Set three limits before you start
- Budget limit: the maximum you’re willing to spend for the session.
- Time limit: how long you plan to play.
- Win goal: a profit amount that triggers a stop while you’re ahead.
Use the game’s cues to reduce impulsive decisions
- When Total Profit hits your win goal, cash out and consider ending the session.
- If you’re using autobet, keep stakes small enough that a losing streak won’t break your plan.
- Change only one variable at a time (bet size or mine count), so you understand what’s driving results.
What Mines Doesn’t Try to Be (and Why That’s Good)
Mines succeeds by staying focused. Compared to feature-heavy casino titles, it doesn’t lean on elaborate bonus mechanics or layered systems. That simplicity delivers real benefits:
- Lower learning curve: you can understand the full game in minutes.
- Faster feedback: every click immediately matters.
- Cleaner decision-making: the main choice is always “continue or cash out.”
If you’re looking for deep progression systems, Mines may feel minimal. But if you want a crisp, replayable risk-and-reward loop that puts the spotlight on timing and discipline, the streamlined design is exactly the point.
Responsible Wagering: Keep Mines Fun
Mines is exciting precisely because it’s volatile, especially at higher mine counts. Treat it as entertainment first, and keep your wagering aligned with what you can afford to lose.

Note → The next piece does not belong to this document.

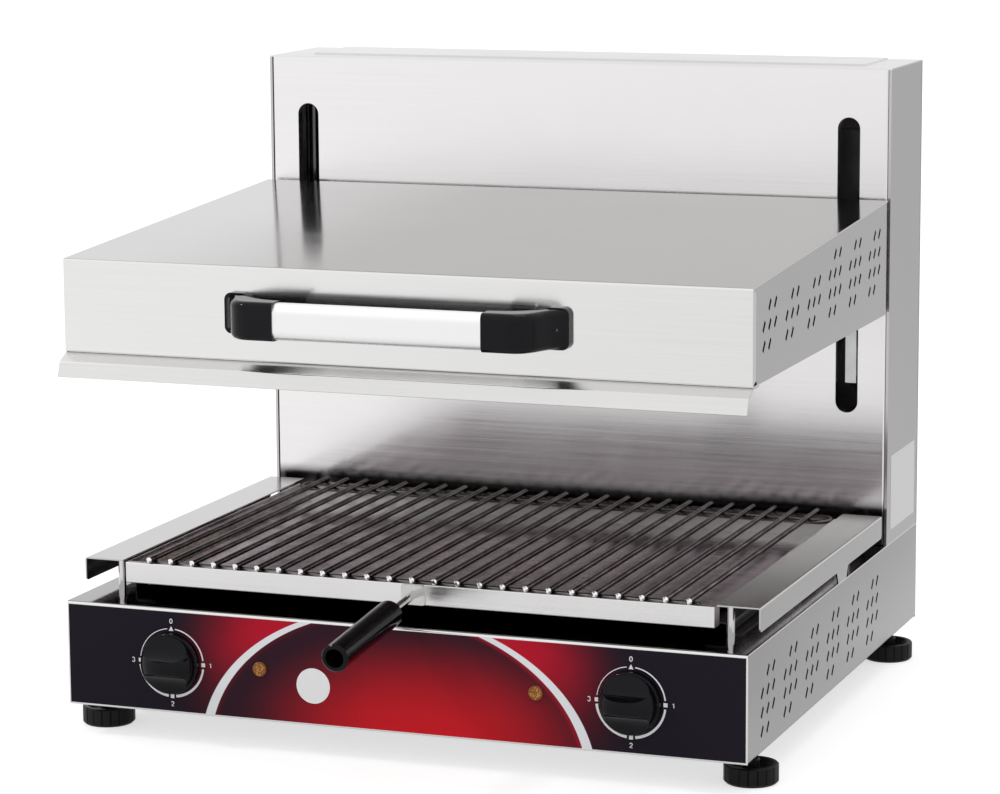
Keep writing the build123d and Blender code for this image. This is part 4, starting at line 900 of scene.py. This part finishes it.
def floor_material():
    """White floor that keeps soft shadows. Metal sees it greyer to the right and behind the object, a
    painted reflection.
    """
    tree = Tree("floor")
    tree.nodes.remove(tree.shader)
    out = tree.nodes["Material Output"]
    path = tree.add("ShaderNodeLightPath")
    place = split(tree, tree.object_place)
    # painted reflection: the floor is greyer in metal's reflections, to the right, behind and from left to
    # right
    aside_reflection_shade = tree.math("MULTIPLY", tree.span(place[0], 0.30, 0.48), tree.span(place[1], -0.25, 0.1))
    left_to_right_reflection_shade = tree.span(place[0], -1.4, -0.3, 0.0, 0.12, smooth=False)
    grey = tree.math("ADD", tree.math("MULTIPLY", aside_reflection_shade, 0.26), left_to_right_reflection_shade)
    keep = tree.math("SUBTRACT", 1.0, tree.math("MULTIPLY", grey, path.outputs["Is Glossy Ray"]))
    mottle = tree.span(tree.noise(3.0, 2.0), 0.3, 0.7, *FLOOR_TONE_FROM_TO)
    shade = tree.math("MULTIPLY", mottle, keep)
    combine = tree.add("ShaderNodeCombineColor")
    for socket in combine.inputs:
        tree.put(socket, shade)
    diffuse = tree.add("ShaderNodeBsdfDiffuse")
    tree.put(diffuse.inputs["Color"], combine.outputs[0])
    seen = tree.math("MULTIPLY", path.outputs["Is Camera Ray"], FLOOR_SEEN)
    glossy, clear = path.outputs["Is Glossy Ray"], path.outputs["Is Transmission Ray"]
    indirect = tree.math("MAXIMUM", glossy, clear)
    in_metal = tree.math("MULTIPLY", tree.math("MULTIPLY", indirect, FLOOR_IN_METAL), keep)
    lift = tree.add("ShaderNodeEmission")
    tree.put(lift.inputs["Strength"], tree.math("ADD", seen, in_metal))
    both = tree.add("ShaderNodeAddShader")
    tree.put(both.inputs[0], diffuse.outputs[0])
    tree.put(both.inputs[1], lift.outputs[0])
    tree.put(out.inputs["Surface"], both.outputs[0])
    return tree.material


FLOOR_HALF = 40.0
floor_corners = [(x * FLOOR_HALF, y * FLOOR_HALF, 0) for x, y in ((-1, -1), (1, -1), (1, 1), (-1, 1))]
plane("floor", floor_corners, floor_material())


def world_light():
    """White for what is seen directly or in metal, a plain grey level for the light it gives."""
    world = bpy.data.worlds.new("studio")
    bpy.context.scene.world = world
    world.use_nodes = True
    tree = world.node_tree
    ground = tree.nodes["Background"]
    path = tree.nodes.new("ShaderNodeLightPath")
    seen = tree.nodes.new("ShaderNodeMath")
    seen.operation = "MAXIMUM"
    tree.links.new(path.outputs["Is Camera Ray"], seen.inputs[0])
    tree.links.new(path.outputs["Is Glossy Ray"], seen.inputs[1])
    clear = tree.nodes.new("ShaderNodeMath")
    clear.operation = "MAXIMUM"
    tree.links.new(seen.outputs[0], clear.inputs[0])
    tree.links.new(path.outputs["Is Transmission Ray"], clear.inputs[1])
    level = tree.nodes.new("ShaderNodeMapRange")
    level.inputs["To Min"].default_value = WORLD_LIGHT
    level.inputs["To Max"].default_value = 1.0
    tree.links.new(clear.outputs[0], level.inputs["Value"])
    tree.links.new(level.outputs[0], ground.inputs["Strength"])
    ground.inputs["Color"].default_value = (1.0, 1.0, 1.0, 1.0)


def area(name, place, aim, size, power):
    data = bpy.data.lights.new(name, "AREA")
    data.shape = "RECTANGLE"
    data.size, data.size_y = size
    data.energy = power
    lamp = bpy.data.objects.new(name, data)
    bpy.context.scene.collection.objects.link(lamp)
    lamp.location = place
    lamp.rotation_euler = (Vector(aim) - Vector(place)).to_track_quat("-Z", "Y").to_euler()


world_light()
area("key", (-2.1, -1.3, 2.5), (0, 0, 0.25), (0.3, 0.3), 14.0)
area("top", (0.3, 0.2, 2.6), (0, 0, 0.2), (1.6, 1.2), 6.0)

bpy.context.scene.view_settings.view_transform = "Standard"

- Bet smaller when increasing mine count, because volatility rises quickly.
- Avoid chasing losses; changing strategy mid-session out of frustration often leads to bigger swings.
- Take breaks, especially after big wins or quick losses, to reset decision-making.
With a clear plan, the right mine count for your comfort level, and smart use of cash-out indicators like Profit on Next Tile and Total Profit, Mines can deliver exactly what crash-style players want: quick rounds, sharp choices, and the genuine thrill of building a multiplier one diamond at a time.